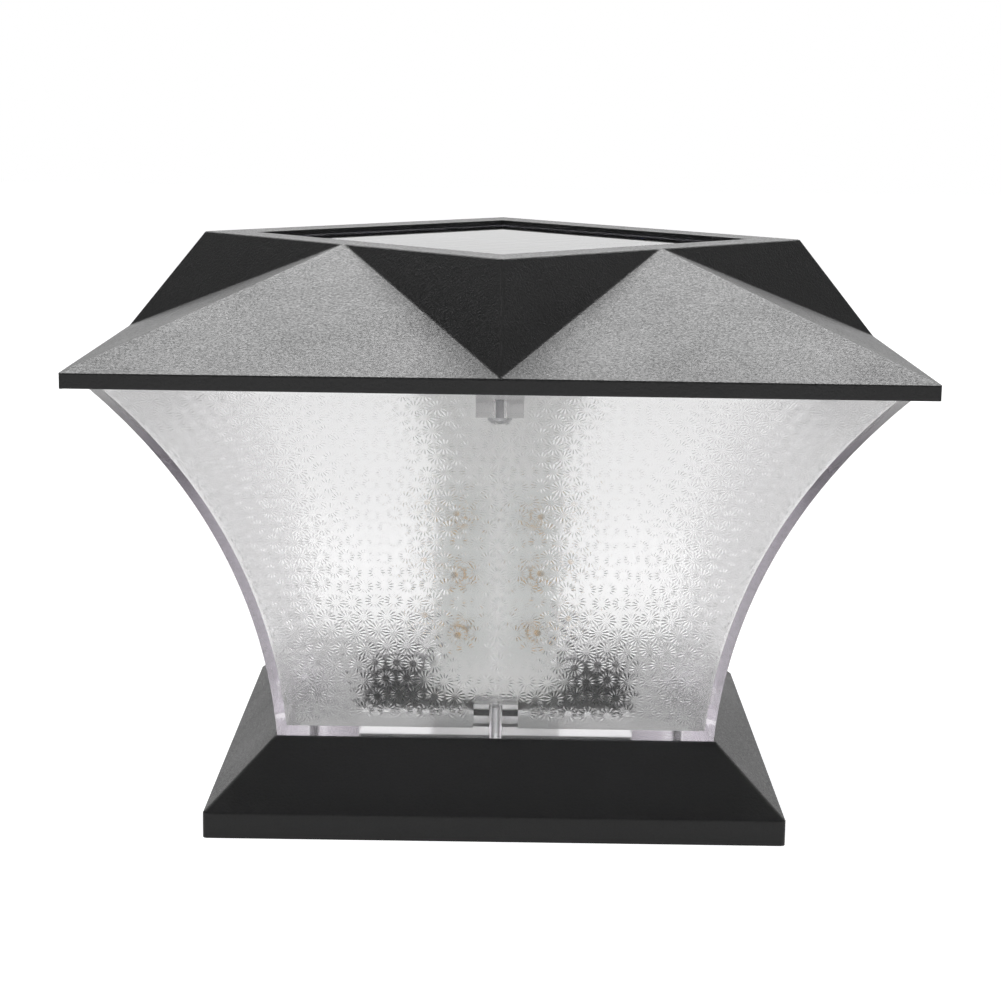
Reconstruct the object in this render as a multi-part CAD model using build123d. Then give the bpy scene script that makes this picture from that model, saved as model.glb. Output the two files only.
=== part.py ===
"""Square solar light that stands on a pillar or post.

A faceted black roof carries a solar panel. Below it a clear flared shade surrounds a white
hexagonal column of LED boards, and a black skirt at the bottom stands on the post.

Millimetres, +Z up. The origin is the centre of the base's underside, and the front faces -Y.
"""
from build123d import *
from math import sqrt
import os

# Base sizes

base_width = 180.0
base_band_height = 8.0
base_height = 27.0
base_top_width = 139.4
base_wall = 2.5
base_opening = 88.0
base_hip_radius = 1.5
fixing_spacing = 150.0
fixing_hole_radius = 2.25
fixing_hole_depth = 14.0
fixing_boss_wall = 2.75
fixing_web = 2.0

# Clear shade sizes

shade_height = 117.0
shade_ledge = 0.8
shade_middle_width = 164.8
shade_eave = 6.6
shade_wall = 3.0
shade_floor = 3.0
tab_width = 14.0
tab_height = 8.0
tab_land = 5.0
tab_gap = 1.5

# Roof sizes

roof_width = 250.0
roof_rim_height = 4.5
roof_rise = 32.0
roof_wall = 2.5
roof_edge_radius = 1.0
crown_lean = 26.0
panel_opening = 116.0
panel_recess = 1.8
panel_shelf_width = 5.0
panel_shelf_height = 2.5
hip_rib_width = 1.6
hip_rib_lift = 8.0
boss_wall = 2.4
boss_rib_width = 1.6

# Solar panel sizes

glass_thickness = 2.0
glass_edge = 0.4
wafer_thickness = 0.4
wafer_columns = 2
wafer_rows = 6
wafer_gap = 1.2
wafer_margin = 5.0
backboard_thickness = 1.6
seal_thickness = 0.8
seal_width = 4.0

# Ceiling plate and gasket sizes

plate_thickness = 2.0
plate_bore_radius = 17.0
plate_screw_inset = 37.0
gasket_width = 3.0
gasket_height = 1.6
gasket_inset = 7.5
seal_rib_width = 1.6
seal_rib_height = 5.0
standoff_wall = 1.9

# Battery sizes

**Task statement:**
Your task is to quote the listing above word for word.

**Exercise response:**
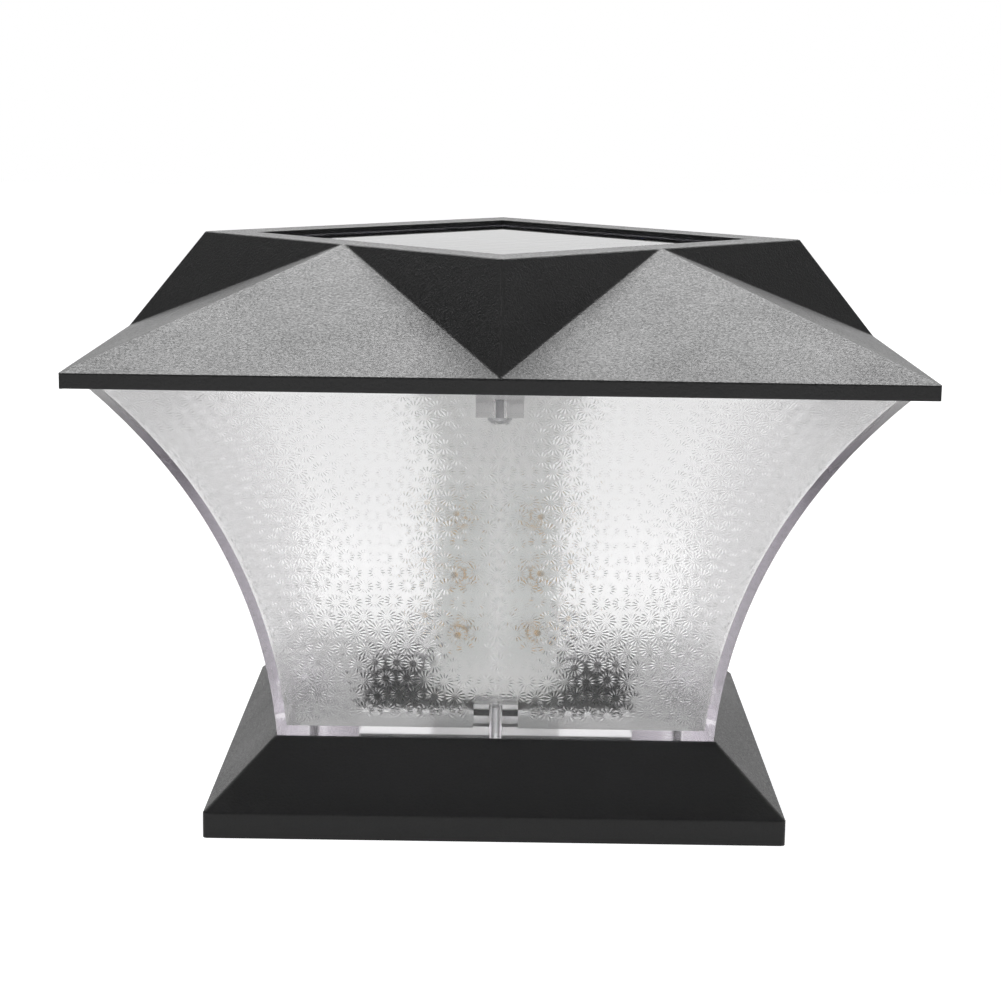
Reconstruct the object in this render as a multi-part CAD model using build123d. Then give the bpy scene script that makes this picture from that model, saved as model.glb. Output the two files only.
=== part.py ===
"""Square solar light that stands on a pillar or post.

A faceted black roof carries a solar panel. Below it a clear flared shade surrounds a white
hexagonal column of LED boards, and a black skirt at the bottom stands on the post.

Millimetres, +Z up. The origin is the centre of the base's underside, and the front faces -Y.
"""
from build123d import *
from math import sqrt
import os

# Base sizes

base_width = 180.0
base_band_height = 8.0
base_height = 27.0
base_top_width = 139.4
base_wall = 2.5
base_opening = 88.0
base_hip_radius = 1.5
fixing_spacing = 150.0
fixing_hole_radius = 2.25
fixing_hole_depth = 14.0
fixing_boss_wall = 2.75
fixing_web = 2.0

# Clear shade sizes

shade_height = 117.0
shade_ledge = 0.8
shade_middle_width = 164.8
shade_eave = 6.6
shade_wall = 3.0
shade_floor = 3.0
tab_width = 14.0
tab_height = 8.0
tab_land = 5.0
tab_gap = 1.5

# Roof sizes

roof_width = 250.0
roof_rim_height = 4.5
roof_rise = 32.0
roof_wall = 2.5
roof_edge_radius = 1.0
crown_lean = 26.0
panel_opening = 116.0
panel_recess = 1.8
panel_shelf_width = 5.0
panel_shelf_height = 2.5
hip_rib_width = 1.6
hip_rib_lift = 8.0
boss_wall = 2.4
boss_rib_width = 1.6

# Solar panel sizes

glass_thickness = 2.0
glass_edge = 0.4
wafer_thickness = 0.4
wafer_columns = 2
wafer_rows = 6
wafer_gap = 1.2
wafer_margin = 5.0
backboard_thickness = 1.6
seal_thickness = 0.8
seal_width = 4.0

# Ceiling plate and gasket sizes

plate_thickness = 2.0
plate_bore_radius = 17.0
plate_screw_inset = 37.0
gasket_width = 3.0
gasket_height = 1.6
gasket_inset = 7.5
seal_rib_width = 1.6
seal_rib_height = 5.0
standoff_wall = 1.9

# Battery sizes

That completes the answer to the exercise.